--- START RECORDS SHOWN ---

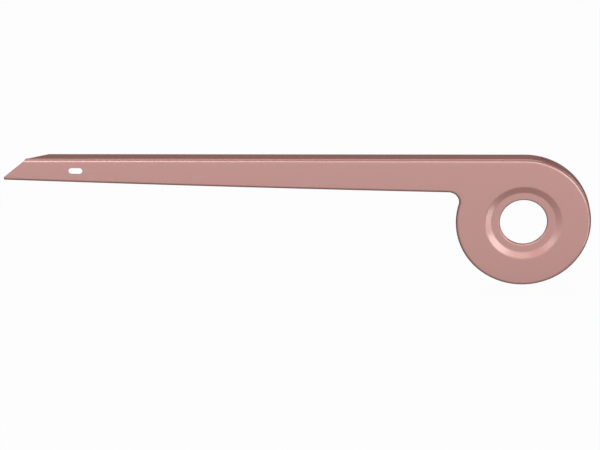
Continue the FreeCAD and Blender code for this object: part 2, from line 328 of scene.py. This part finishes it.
def outline(shape):
    """Points along the outer edge from the tail's top round to its bottom.

    Each is (place, outward direction, depth of the edge there), in the XZ plane."""
    hollow = shape.neck_radius
    neck = Vector((0.0, shape.neck_height - hollow))
    neck.x = -math.sqrt((shape.disc_radius + hollow) ** 2 - neck.y ** 2)
    meet = math.atan2(neck.y, neck.x) - 2 * math.pi
    tail = Vector((-shape.tail_length, shape.tail_low))
    lean = math.atan2(tail.y - shape.neck_height, neck.x - tail.x)
    leave = math.pi / 2 - lean
    corner = [(place, -out, shape.lip)
              for place, out in arc(neck, hollow, meet + math.pi, leave, NECK_STEPS)]
    joint = neck + pointing(leave) * hollow
    return arm_top(shape) + disc_edge(shape, meet) + corner + arm_low(shape, joint, tail)


def edge_profile(shape, depth):
    """(outward, depth) of the bend and flange: the outer skin, then the inner skin."""
    bend, sheet = shape.bend, shape.sheet
    outer, inner = [], []
    for i in range(BEND_STEPS + 1):
        a = math.pi / 2 * i / BEND_STEPS
        outer.append((-bend + bend * math.sin(a), bend - bend * math.cos(a)))
        inner.append((-bend + (bend - sheet) * math.sin(a), bend - (bend - sheet) * math.cos(a)))
    outer.append((0.0, depth))
    inner.append((-sheet, depth))
    return outer, inner


def dish_profile(shape):
    """(radius, depth) of the dish and collar: the front skin, then the back skin."""
    sheet, deep, bend = shape.sheet, shape.dish_depth, shape.collar_bend
    run = shape.dish_radius - shape.floor_radius
    soft = min(shape.dish_bend, BEND_ROOM * (run ** 2 + deep ** 2) / (4 * deep))
    drop = 2 * soft - deep
    slope = math.atan2(run, drop) - math.acos(2 * soft / math.hypot(run, drop))
    skins = []
    for offset in (0.0, sheet):
        outer, inner = soft + sheet / 2 - offset, soft - sheet / 2 + offset
        small = bend - offset
        skin = []
        for i in range(BEND_STEPS + 1):
            a = slope * i / BEND_STEPS
            skin.append((shape.dish_radius - outer * math.sin(a),
                         soft + sheet / 2 - outer * math.cos(a)))
        for i in range(BEND_STEPS, -1, -1):
            a = slope * i / BEND_STEPS
            skin.append((shape.floor_radius + inner * math.sin(a),
                         deep - soft + sheet / 2 + inner * math.cos(a)))
        for i in range(BEND_STEPS + 1):
            a = math.pi / 2 * i / BEND_STEPS
            skin.append((shape.crank_radius + bend - small * math.sin(a),
                         deep + bend - small * math.cos(a)))
        skin.append((shape.crank_radius + offset, shape.collar_end))
        skins.append(skin)
    return skins


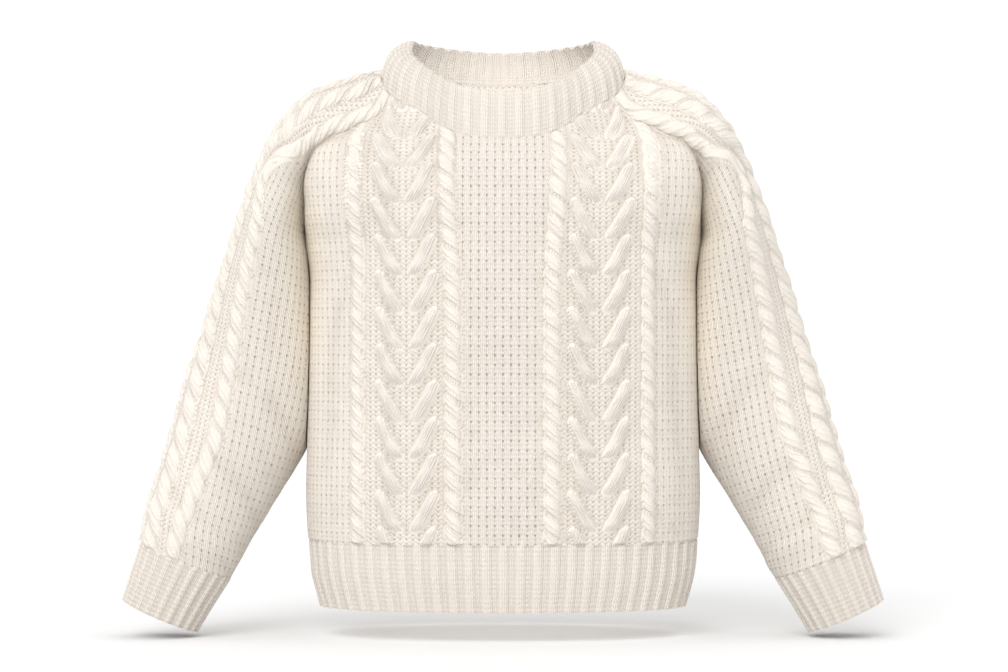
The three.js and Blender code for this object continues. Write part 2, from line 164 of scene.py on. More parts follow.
def body_grid(front, fracs, low, high):
    """Rows of the panel: low rows below the underarm, high rows above it."""
    rows = []
    for r in range(low):
        z = -468 + 308 * r / low
        half, f, b, sq = body_at(z)
        t = smooth((z + 188) / 28)
        rows.append(body_row((half, 4 * t, z), (-f if front else b, z), sq, fracs))
    if front:
        top = neck_at(neck_stops(-FRONT_CORNER, FRONT_CORNER, fracs))[:, :3]
    else:
        top = neck_at(neck_stops(NECK_LEN - BACK_CORNER, BACK_CORNER, fracs))[:, :3]

    def arch(s):
        v = yoke_at(s)
        e = v[0:3] if front else v[3:6]
        m = v[9:11] if front else v[11:13]
        return body_row(e, m, v[14], fracs)
    last = arch(1.0)
    for r in range(high + 1):
        s = r / high
        rows.append(arch(s) + (top - last) * s ** 3)
    return np.array(rows)


def hem_grid(front, fracs, n):
    rows = []
    for r in range(n + 1):
        z = -537 + 69 * r / n
        half, f, b, sq = body_at(z)
        rows.append(body_row((half, 0, z), (-f if front else b, z), sq, fracs))
    return np.array(rows)


# ------------------------------------------------------------ sleeve surface
arm_rows = list(ARM.values())
arm_names = list(ARM)
ak = chords([((r[0] + r[2]) / 2, r[4], (r[1] + r[3]) / 2) for r in arm_rows])
arm_at = Curve(ak, arm_rows)
arm_knot = lambda name: ak[arm_names.index(name)]


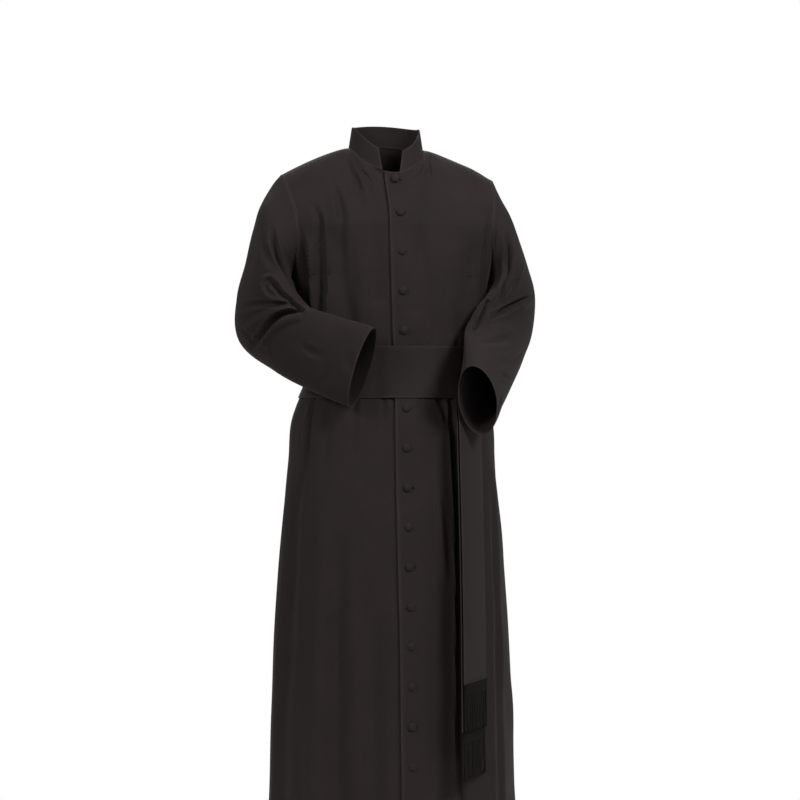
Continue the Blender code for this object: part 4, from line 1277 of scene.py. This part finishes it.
for tail, name in enumerate(("front", "rear")):
    draw = np.random.default_rng(11 + tail)
    end, stand = TAILS["end"][tail] - SEAM_GAP, TAILS["stand"][tail]
    slide, flare = TAILS["slide"][tail], TAILS["flare"][tail]
    levels = np.concatenate([np.linspace(0, 0.22, 5), np.linspace(0.28, 1.0, 12)])
    grids = []
    for shares in (levels, np.linspace(0, 1, FRINGE_NET_LINES)):
        strips = []
        for share in shares:
            half = TAIL_WIDTH / 2 * (1 + flare * share)
            level = end - FRINGE_DEPTH * share
            strip, facing = strip_row(level, stand, slide, half - CORD, FRINGE_COLUMNS + 1)
            strips.append(strip + facing * FRINGE_THICK / 2)
        grids.append(np.array(strips))
    rows, grid = grids
    lines, widths = [], []
    for layer in (-1, 1):
        for k in range(FRINGE_CORDS):
            place = (k + 0.5 + 0.25 * layer) / FRINGE_CORDS
            place = np.clip(place + draw.normal(0, 0.004), 0.0, 1.0)
            drift = np.cumsum(draw.normal(0, 0.0030, len(levels))) * levels**1.5
            tuft = round(place * TUFTS) / TUFTS
            place_down = place + (tuft - place) * TUFT_PULL * np.sin(levels * np.pi) + drift
            line = across_rows(rows, np.clip(place_down, 0.0, 1.0) * FRINGE_COLUMNS)
            line = line + facing * (layer * LAYER_APART + draw.normal(0, 0.0002))
            line[:, 2] += draw.uniform(-0.001, 0.004) * levels
            lines.append(line)
            widths.append(np.where(levels > 0.98, 0.55, 1.0) * CORD * draw.uniform(0.8, 1.05))
    net = np.linspace(0, FRINGE_HEADING / FRINGE_DEPTH, NET_ROWS * 6 + 1)
    zigzag = np.abs((np.arange(len(net)) / 6) % 2 - 1)
    knots = 1 + KNOT_SWELL * np.abs(np.cos(np.arange(len(net)) / 6 * np.pi)) ** 6
    level = net * (FRINGE_NET_LINES - 1)
    above = np.clip(level.astype(int), 0, FRINGE_NET_LINES - 2)
    down = (level - above)[:, None]
    for k in range(NET_CELLS):
        for way in (zigzag, 1 - zigzag):
            place_down = np.clip((k + way) / NET_CELLS, 0.0, 1.0) * FRINGE_COLUMNS
            upper = across_rows(grid[above], place_down)
            lower = across_rows(grid[above + 1], place_down)
            line = upper * (1 - down) + lower * down
            lines.append(line + facing * NET_STAND)
            widths.append(knots * CORD * 0.85)
    piece = cords_object(f"fringe_{name}_cords", lines, widths, fringe_thread)
    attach(piece, "root")
    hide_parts(f"fringe_{name}")
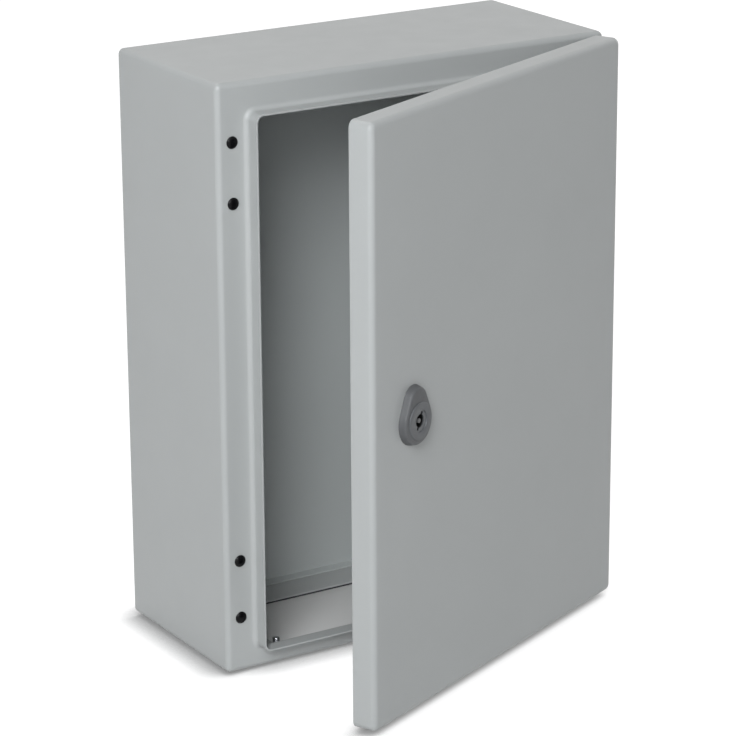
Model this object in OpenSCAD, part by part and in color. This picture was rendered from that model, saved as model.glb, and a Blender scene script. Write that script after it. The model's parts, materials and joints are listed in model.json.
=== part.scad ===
// Steel wall enclosure with a concealed-hinge door and a quarter-turn lock.
// Each piece is drawn in a face frame: x to the right, y up, z out of the wall.
// standing() then turns it upright, so the wall plane is Y = 0 and the front looks along -Y.

/* [Body] */
// Width of the body, side to side
body_w = 300; // [260:1:500]
// Height of the body
body_h = 400; // [360:1:700]
// Depth of the body, from the wall to the sealing flange
body_d = 131; // [110:1:260]
// Thickness of the folded wrap
wrap_t = 1.2; // [1:0.1:2]
// Outer radius of the body's folded edges
edge_r = 4; // [3:0.5:6]

/* [Sealing lip] */
// Side of the body to the lip
lip_side = 22; // [22:0.5:26]
// Top of the body to the lip
lip_top = 20; // [18:0.5:26]
// Bottom of the body to the lip
lip_bottom = 15; // [14:0.5:26]
// Height of the lip above the flange
lip_rise = 12.5; // [9:0.5:13]
// Outer corner radius of the lip
lip_r = 5.5; // [4:0.5:9]
// Inner radius of the fold between flange and lip
fold_r = 3.5; // [2:0.5:4]

/* [Back panel] */
// Thickness of the welded back panel
back_t = 1.5; // [1:0.1:2.5]
// Depth of the rim that is welded inside the wrap
back_rim = 10; // [6:1:14]
// Wall holes, distance across
wall_pitch_x = 250; // [200:1:254]
// Wall holes, distance up
wall_pitch_y = 350; // [300:1:354]
// Radius of a wall hole
wall_hole_r = 4.25; // [3:0.25:5]
// Mounting-plate studs, distance across
plate_pitch_x = 225; // [180:1:230]
// Mounting-plate studs, distance up
plate_pitch_y = 325; // [280:1:330]
// Radius of a mounting-plate stud
plate_stud_r = 3; // [2.5:0.5:4]
// Length of a mounting-plate stud
plate_stud_l = 18; // [12:1:30]

/* [Gland plate] */
// Width of the cable opening in the floor
gland_w = 196; // [120:1:200]
// Sealing flange to the front edge of the cable opening
gland_front = 21; // [18:1:40]
// Wall plane to the rear edge of the cable opening
gland_rear = 35; // [32:1:36]
// Border of the gland plate around the opening
gland_border = 11; // [10:0.5:12]
// Corner radius of the opening
gland_r = 5; // [3:0.5:8]
// Thickness of the gland plate
gland_t = 1.5; // [1:0.1:3]
// Thickness of the gland gasket
gland_gasket_t = 1; // [0.5:0.5:4]
// Radius of a gland plate stud
gland_stud_r = 2.5; // [2:0.25:3]
// Length of a gland plate stud above the plate
gland_stud_l = 12; // [10:1:18]

/* [Door] */
// Gap between the sealing flange and the closed door
door_gap = 2; // [1.5:0.25:3]
// Depth of the door pan
door_d = 17; // [16:0.5:20]
// Thickness of the door sheet
door_t = 1.5; // [1.2:0.1:2]
// Step from the side of the body to the side of the door
door_step_x = 1; // [0.5:0.25:1.5]
// Step from the top of the body to the top of the door
door_step_y = 1.5; // [0.5:0.25:3]
// Outer radius of the fold around the door's face
door_edge_r = 4; // [2:0.25:4.25]
// Corner radius of the door's outline
door_corner_r = 5; // [4.5:0.5:8]
// Angle that the door stands open
door_open = 24; // [0:1:100]

/* [Door gasket] */
// Width of the foam gasket
foam_w = 9; // [8:0.5:9]
// Height of the foam gasket
foam_h = 7; // [5.5:0.5:7.5]
// Corner radius of the foam's edges
foam_edge_r = 1.5; // [0.5:0.25:2]
// Room between the lip and the groove that it has pressed in the foam
foam_clear = 0.9; // [0.8:0.1:1.2]

/* [Hole plugs] */
// Radius of a plug's head
plug_r = 4.1; // [3.2:0.1:4.8]
// Height of a plug's domed head
plug_h = 1.7; // [1:0.1:1.9]
// Height of the straight rim under the dome
plug_rim = 0.5; // [0.2:0.1:0.8]

/* [Hinges] */
// Middle of the body to the middle of a hinge
hinge_y = 141.5; // [80:0.5:150]
// Side of the body to the hinge axis
hinge_in = 6.5; // [6:0.25:8]
// Closed door's face to the hinge axis
hinge_back = 8.5; // [8:0.25:10]
// Radius of a hinge pin
pin_r = 1.5; // [1:0.1:1.7]
// Radius of a hinge knuckle
knuckle_r = 3; // [2.5:0.1:3.2]
// Length of the fixed knuckle
knuckle_l = 20; // [14:1:24]
// Length of each door knuckle
ear_l = 10; // [6:1:10]
// Play between neighbouring knuckles
knuckle_gap = 0.3; // [0.2:0.1:0.6]
// Thickness of the bracket's foot
foot_t = 2.5; // [2:0.25:3]
// Side of the body to the edge of the bracket's foot
foot_in = 18; // [17.5:0.25:18]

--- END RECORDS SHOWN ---

## SHORT EXERCISE
Return exactly, and only, the lines from the one containing "Model this object" down to the one containing "looks along -Y.", with both of those lines included.

## WRITTEN ANSWER
Model this object in OpenSCAD, part by part and in color. This picture was rendered from that model, saved as model.glb, and a Blender scene script. Write that script after it. The model's parts, materials and joints are listed in model.json.
=== part.scad ===
// Steel wall enclosure with a concealed-hinge door and a quarter-turn lock.
// Each piece is drawn in a face frame: x to the right, y up, z out of the wall.
// standing() then turns it upright, so the wall plane is Y = 0 and the front looks along -Y.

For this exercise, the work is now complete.